For Ron Traxson, coming to Peabody-Burns this summer as its new superintendent is taking one step forward in his professional career, but also one step closer to his rural, small-town roots.
“My roots are in the rural community,” said Traxson, who currently is principal at Cheney High School, a Class 4A school west of Wichita. “I was raised on a farm and did all the summer farm work. I’m looking forward to that connection.
“I’m looking forward to living in a community like Peabody and working with the individuals there.”
Traxson’s boyhood farm was situated halfway between Coffeyville and Altamont in southeast Kansas. He attended Labette County High School in Altamont before beginning his college work at Kansas State University.
Toward the end of his degree program there, Traxson decided to get an education degree to complement his major in history.
Upon graduation, he accepted his first teaching assignment in Glasgow, a Class 1A district just east of Beloit. He taught social studies for grades seven through 12 and coached all three major sports—football, basketball and track.
“I was head football coach the whole time, got out of basketball the last couple of years to just assist, and then got out of track,” he said. “I coached every sport every year, it seemed like.”
While in Glasgow, Traxson went back to Kansas State to earn his certification for being a building-level principal.
He took his first assignment in that role in 1988, when he became principal for grades seven through 12 as well as being the athletic director and football coach.

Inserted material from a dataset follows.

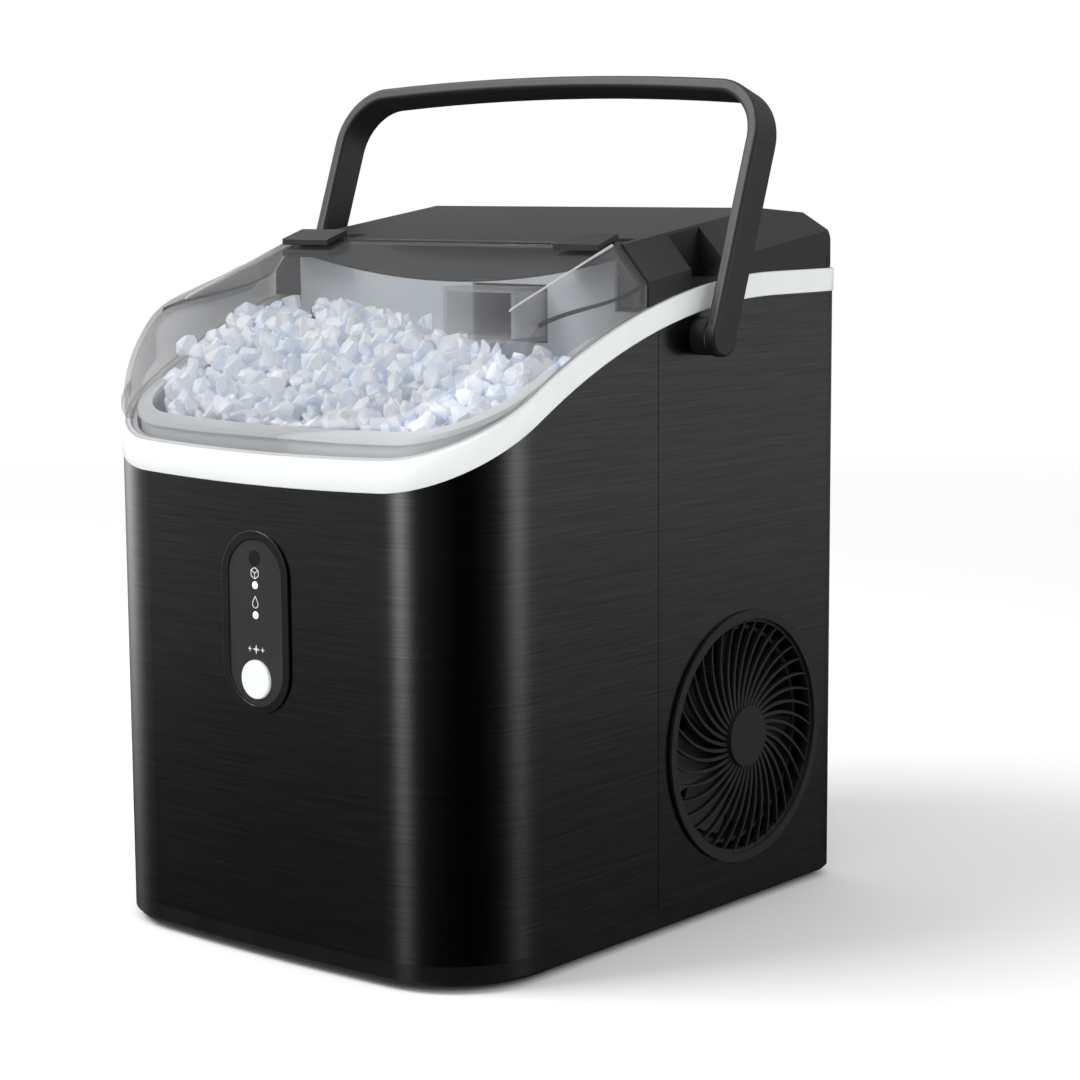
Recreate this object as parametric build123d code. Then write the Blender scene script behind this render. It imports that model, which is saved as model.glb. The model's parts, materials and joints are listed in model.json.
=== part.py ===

“It was a good, positive thing for me” he said. “It was a good way to get the coaching side out, but it was tough as far as playing the role of football coach and building administrator. It was character building.”
After three years, Traxson moved on to Cheney in a similar role as 7-12 principal and athletic director. As the district’s population began to grow, his job was redefined to focus on the high school grades.
While at Cheney, Traxson finished his certification for a superintendent assignment, but put his professional aspirations on hold while his children completed their education in the Cheney system.
“My youngest was born here that first year we arrived,” he said. “So it’s been home for the kids, and it’s been good to be able to stay in one spot for them. It’s been a great system for them to go though, a great community.”
Traxsons’ youngest child, daughter Courtney, is now a sophomore at Kansas State. He and wife Patty have two older sons: Troy, 29, who works for KSU in radio and television, and Cameron, 26, a fifth-grade teacher at Inman.
For their father, the time was right to consider a superintendent position.
“I think it was kind of the way I looked at it when I came out of the classroom,” Traxson said of the aspiration. “I liked the classroom, I liked the coaching. I also liked the idea of being an building administrator to help teachers be good in their own right.
“When I became an administrator, I did it because there were things I felt I would do to help teachers concentrate on the classroom, and I would take care of some of the nonsense that goes on for them.
“I suppose it’s kind of the same thing years later as superintendent,” he added. “I’ve got 30 years in education experience. I’d like to be able to go and do a job that helps a district be better in the educational process and helps teachers.”
Traxson admitted he didn’t pursue the opening at Peabody-Burns when he first heard about it.
“But then the more I thought about it, and the more I looked at it—we drive by it every time we go to Manhattan—there’s been times when it looks like a neat little community. I kept thinking, why not?
“I like the area,” he added. “I spent my first 10 years at the 1A level. When I came to Cheney it was 3A, but I always said it had kind of a 2A mentality. I like the community aspect. I don’t know if, going into a position like this in a large community, would be more impersonal than what I’d want.”
As it turned out, Peabody-Burns was the only place he interviewed.
Ironically, Traxson’s superintendent at Cheney is Tom Alstrom, who was superintendent at Peabody-Burns before going to Cheney.
Traxson said he’s looking forward to starting his new assignment July 1. He feels the fit is a good one.
“I don’t want to assume anything, but one thing that I like as I look over their material, look over their expectations, read through the administrative handbooks of the buildings and talk with the board—we’ve got a lot in common.?If you have rules, you follow them. Be consistent.”
Traxson said the board and community want their schools to be strong and vibrant into the future.
“I suppose one of the priorities (as superintendent) is to go in and assess how we can maintain what we have at Peabody and improve on it,” he said. “It’s all about taking what we’re doing right, and then seeing if there are some things we can do better.
“There’s that phrase, ‘from good to great,’” Traxson added. “I think you always have to look at what you can do better. It doesn’t mean you’re doing it bad; it’s a matter of doing some things better.”
He feels the Peabody-Burns district already has taken steps in that direction.
“What appealed to me about Peabody is that they’re doing a lot of good things. I want to be a part of that.”